---------- Records shown
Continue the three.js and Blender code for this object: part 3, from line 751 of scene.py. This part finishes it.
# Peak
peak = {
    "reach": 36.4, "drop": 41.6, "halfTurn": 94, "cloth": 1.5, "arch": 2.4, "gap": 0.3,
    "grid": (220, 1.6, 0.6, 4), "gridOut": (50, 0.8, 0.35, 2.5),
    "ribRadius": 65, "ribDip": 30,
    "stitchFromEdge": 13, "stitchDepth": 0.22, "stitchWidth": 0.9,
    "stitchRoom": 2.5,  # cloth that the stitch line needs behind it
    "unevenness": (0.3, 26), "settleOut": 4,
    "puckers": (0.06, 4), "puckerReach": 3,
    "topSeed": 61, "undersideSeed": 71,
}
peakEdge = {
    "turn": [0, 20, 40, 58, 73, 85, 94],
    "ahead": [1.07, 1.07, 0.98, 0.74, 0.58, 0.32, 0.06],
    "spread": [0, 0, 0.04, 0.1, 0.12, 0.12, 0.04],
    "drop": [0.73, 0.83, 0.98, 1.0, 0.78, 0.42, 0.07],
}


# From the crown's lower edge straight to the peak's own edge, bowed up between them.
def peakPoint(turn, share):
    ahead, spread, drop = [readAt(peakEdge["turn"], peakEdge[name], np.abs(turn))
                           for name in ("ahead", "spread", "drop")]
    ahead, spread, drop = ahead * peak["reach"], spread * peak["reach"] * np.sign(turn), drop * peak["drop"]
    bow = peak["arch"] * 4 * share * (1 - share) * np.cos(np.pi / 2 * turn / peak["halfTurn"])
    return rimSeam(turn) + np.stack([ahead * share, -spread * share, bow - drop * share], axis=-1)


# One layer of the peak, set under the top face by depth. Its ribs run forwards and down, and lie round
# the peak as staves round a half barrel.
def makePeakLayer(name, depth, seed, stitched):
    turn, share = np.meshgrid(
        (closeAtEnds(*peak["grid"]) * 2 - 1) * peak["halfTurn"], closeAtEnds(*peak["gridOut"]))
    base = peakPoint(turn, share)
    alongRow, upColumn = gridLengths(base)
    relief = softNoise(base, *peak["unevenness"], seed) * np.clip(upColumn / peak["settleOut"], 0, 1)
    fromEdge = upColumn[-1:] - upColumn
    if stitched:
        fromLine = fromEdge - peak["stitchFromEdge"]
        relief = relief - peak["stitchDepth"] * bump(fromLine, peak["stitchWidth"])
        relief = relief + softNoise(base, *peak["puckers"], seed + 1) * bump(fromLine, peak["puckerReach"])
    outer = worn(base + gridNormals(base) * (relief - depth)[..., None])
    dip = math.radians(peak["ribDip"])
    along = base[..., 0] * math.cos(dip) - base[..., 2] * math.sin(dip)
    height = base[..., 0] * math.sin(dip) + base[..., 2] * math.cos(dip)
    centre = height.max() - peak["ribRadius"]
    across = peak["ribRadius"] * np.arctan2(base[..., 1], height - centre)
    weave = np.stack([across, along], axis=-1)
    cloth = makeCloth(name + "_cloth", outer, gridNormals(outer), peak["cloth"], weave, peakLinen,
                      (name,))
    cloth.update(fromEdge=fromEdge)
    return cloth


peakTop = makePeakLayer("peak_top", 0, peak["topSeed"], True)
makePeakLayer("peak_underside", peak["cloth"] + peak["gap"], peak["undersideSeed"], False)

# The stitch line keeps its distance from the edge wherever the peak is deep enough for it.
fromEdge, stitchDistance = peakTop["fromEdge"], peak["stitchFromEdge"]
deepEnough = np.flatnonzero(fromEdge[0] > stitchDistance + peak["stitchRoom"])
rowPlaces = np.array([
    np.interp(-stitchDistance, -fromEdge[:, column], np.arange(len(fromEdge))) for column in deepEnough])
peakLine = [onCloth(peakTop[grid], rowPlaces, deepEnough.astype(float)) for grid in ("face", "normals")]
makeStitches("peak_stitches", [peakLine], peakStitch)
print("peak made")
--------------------
---------- Records shown
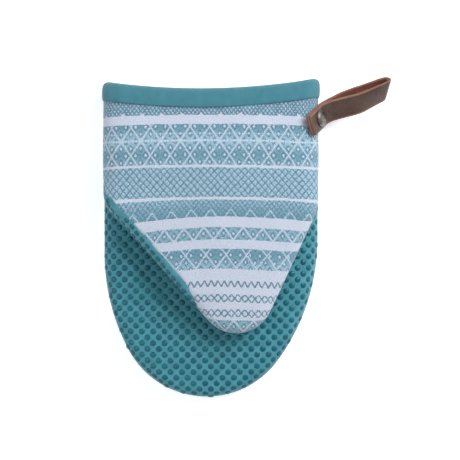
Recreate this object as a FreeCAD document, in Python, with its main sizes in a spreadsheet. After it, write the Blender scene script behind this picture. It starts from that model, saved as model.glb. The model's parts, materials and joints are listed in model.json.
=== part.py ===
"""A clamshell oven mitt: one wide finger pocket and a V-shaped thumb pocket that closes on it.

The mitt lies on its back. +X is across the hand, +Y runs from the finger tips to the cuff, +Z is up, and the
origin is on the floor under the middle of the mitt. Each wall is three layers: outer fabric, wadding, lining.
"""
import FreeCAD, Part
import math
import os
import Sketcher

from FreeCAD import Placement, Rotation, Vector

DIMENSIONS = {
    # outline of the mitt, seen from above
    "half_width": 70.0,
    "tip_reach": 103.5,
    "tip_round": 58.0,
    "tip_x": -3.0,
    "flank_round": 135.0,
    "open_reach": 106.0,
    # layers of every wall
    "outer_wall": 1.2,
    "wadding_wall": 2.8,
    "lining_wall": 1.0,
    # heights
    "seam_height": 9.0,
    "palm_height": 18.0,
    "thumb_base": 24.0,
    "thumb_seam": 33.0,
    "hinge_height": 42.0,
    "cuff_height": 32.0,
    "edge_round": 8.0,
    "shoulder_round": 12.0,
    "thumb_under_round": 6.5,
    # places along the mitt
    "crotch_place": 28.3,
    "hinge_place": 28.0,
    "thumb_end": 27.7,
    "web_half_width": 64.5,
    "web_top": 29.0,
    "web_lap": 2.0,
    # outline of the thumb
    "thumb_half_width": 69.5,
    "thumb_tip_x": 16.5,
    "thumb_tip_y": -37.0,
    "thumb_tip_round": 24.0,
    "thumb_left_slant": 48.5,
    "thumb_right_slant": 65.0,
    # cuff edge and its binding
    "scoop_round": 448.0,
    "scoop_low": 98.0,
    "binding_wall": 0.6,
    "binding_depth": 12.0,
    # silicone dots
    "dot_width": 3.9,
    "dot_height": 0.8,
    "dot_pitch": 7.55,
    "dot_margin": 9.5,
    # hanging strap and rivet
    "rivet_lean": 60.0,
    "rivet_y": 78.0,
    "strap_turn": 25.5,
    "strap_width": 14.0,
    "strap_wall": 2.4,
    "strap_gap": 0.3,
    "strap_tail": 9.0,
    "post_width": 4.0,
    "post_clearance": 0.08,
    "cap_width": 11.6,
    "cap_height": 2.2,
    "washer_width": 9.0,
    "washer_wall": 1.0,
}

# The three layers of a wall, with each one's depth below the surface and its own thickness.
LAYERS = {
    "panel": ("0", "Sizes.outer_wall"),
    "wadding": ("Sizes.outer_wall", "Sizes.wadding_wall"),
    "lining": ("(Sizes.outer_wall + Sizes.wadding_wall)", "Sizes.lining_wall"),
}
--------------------
Proceeding from the line containing "Recreate this object" through the line containing "closes on it.", transcribe the lines above exactly, both end lines included.

Recreate this object as a FreeCAD document, in Python, with its main sizes in a spreadsheet. After it, write the Blender scene script behind this picture. It starts from that model, saved as model.glb. The model's parts, materials and joints are listed in model.json.
=== part.py ===
"""A clamshell oven mitt: one wide finger pocket and a V-shaped thumb pocket that closes on it.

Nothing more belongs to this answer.